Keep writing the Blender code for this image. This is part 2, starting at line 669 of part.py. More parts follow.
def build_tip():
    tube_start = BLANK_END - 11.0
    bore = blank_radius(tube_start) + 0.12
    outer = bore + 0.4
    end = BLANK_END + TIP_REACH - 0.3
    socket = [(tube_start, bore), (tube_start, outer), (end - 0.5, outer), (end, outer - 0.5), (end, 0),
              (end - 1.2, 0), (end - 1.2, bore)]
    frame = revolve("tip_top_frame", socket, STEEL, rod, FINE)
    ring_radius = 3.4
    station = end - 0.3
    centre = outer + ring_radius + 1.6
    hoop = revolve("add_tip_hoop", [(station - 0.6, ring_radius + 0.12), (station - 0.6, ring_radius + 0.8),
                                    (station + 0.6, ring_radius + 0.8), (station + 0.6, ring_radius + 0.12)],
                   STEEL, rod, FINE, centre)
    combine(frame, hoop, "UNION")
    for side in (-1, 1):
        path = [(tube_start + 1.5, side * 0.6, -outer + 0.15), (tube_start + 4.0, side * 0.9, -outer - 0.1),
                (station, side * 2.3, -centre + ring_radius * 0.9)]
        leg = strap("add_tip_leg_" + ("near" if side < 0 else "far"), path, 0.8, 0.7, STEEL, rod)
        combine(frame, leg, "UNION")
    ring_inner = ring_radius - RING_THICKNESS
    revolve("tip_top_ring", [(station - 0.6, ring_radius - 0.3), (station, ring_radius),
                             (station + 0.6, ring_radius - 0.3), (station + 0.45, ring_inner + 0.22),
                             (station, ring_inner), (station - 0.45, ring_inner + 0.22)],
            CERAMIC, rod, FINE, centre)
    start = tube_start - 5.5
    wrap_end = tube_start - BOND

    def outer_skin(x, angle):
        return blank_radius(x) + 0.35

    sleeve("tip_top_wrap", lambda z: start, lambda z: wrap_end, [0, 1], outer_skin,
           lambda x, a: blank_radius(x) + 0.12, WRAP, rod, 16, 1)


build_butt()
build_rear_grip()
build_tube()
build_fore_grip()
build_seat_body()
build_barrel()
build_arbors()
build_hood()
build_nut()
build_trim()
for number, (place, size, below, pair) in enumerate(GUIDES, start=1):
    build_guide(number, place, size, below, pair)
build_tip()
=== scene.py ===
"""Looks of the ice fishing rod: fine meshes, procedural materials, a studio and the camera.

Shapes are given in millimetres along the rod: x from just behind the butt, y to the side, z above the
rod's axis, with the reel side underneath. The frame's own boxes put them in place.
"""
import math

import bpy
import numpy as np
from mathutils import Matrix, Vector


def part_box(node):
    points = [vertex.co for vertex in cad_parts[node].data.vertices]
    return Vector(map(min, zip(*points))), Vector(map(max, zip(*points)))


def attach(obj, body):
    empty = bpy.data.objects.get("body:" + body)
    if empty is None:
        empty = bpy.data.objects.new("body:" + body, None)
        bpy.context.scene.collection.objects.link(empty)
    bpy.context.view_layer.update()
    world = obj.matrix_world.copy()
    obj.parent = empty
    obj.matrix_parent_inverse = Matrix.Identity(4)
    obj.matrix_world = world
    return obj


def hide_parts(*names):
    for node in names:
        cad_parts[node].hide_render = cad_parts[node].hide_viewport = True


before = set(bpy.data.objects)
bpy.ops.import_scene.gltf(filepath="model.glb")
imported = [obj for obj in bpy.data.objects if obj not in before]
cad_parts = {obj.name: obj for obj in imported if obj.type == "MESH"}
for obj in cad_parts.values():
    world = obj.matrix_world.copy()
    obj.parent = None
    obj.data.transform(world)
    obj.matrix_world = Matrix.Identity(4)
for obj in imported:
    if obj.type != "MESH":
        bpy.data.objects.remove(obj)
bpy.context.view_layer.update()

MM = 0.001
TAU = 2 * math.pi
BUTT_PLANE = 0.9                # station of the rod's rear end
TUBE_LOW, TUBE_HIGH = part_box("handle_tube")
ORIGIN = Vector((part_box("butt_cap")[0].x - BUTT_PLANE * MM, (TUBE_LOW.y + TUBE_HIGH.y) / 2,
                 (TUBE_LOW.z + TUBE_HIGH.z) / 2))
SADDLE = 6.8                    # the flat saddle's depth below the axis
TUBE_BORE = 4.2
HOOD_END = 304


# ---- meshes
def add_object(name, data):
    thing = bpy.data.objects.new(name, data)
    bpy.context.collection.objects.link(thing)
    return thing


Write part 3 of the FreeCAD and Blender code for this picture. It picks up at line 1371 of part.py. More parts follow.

..........

**Stated goal:** Will you return exactly the lines above from the one with "build_butt()" down to the one with "if empty is", counting both as part of the range?

**Response to this task:**
build_butt()
build_rear_grip()
build_tube()
build_fore_grip()
build_seat_body()
build_barrel()
build_arbors()
build_hood()
build_nut()
build_trim()
for number, (place, size, below, pair) in enumerate(GUIDES, start=1):
    build_guide(number, place, size, below, pair)
build_tip()
=== scene.py ===
"""Looks of the ice fishing rod: fine meshes, procedural materials, a studio and the camera.

Shapes are given in millimetres along the rod: x from just behind the butt, y to the side, z above the
rod's axis, with the reel side underneath. The frame's own boxes put them in place.
"""
import math

import bpy
import numpy as np
from mathutils import Matrix, Vector


def part_box(node):
    points = [vertex.co for vertex in cad_parts[node].data.vertices]
    return Vector(map(min, zip(*points))), Vector(map(max, zip(*points)))


def attach(obj, body):
    empty = bpy.data.objects.get("body:" + body)
    if empty is None:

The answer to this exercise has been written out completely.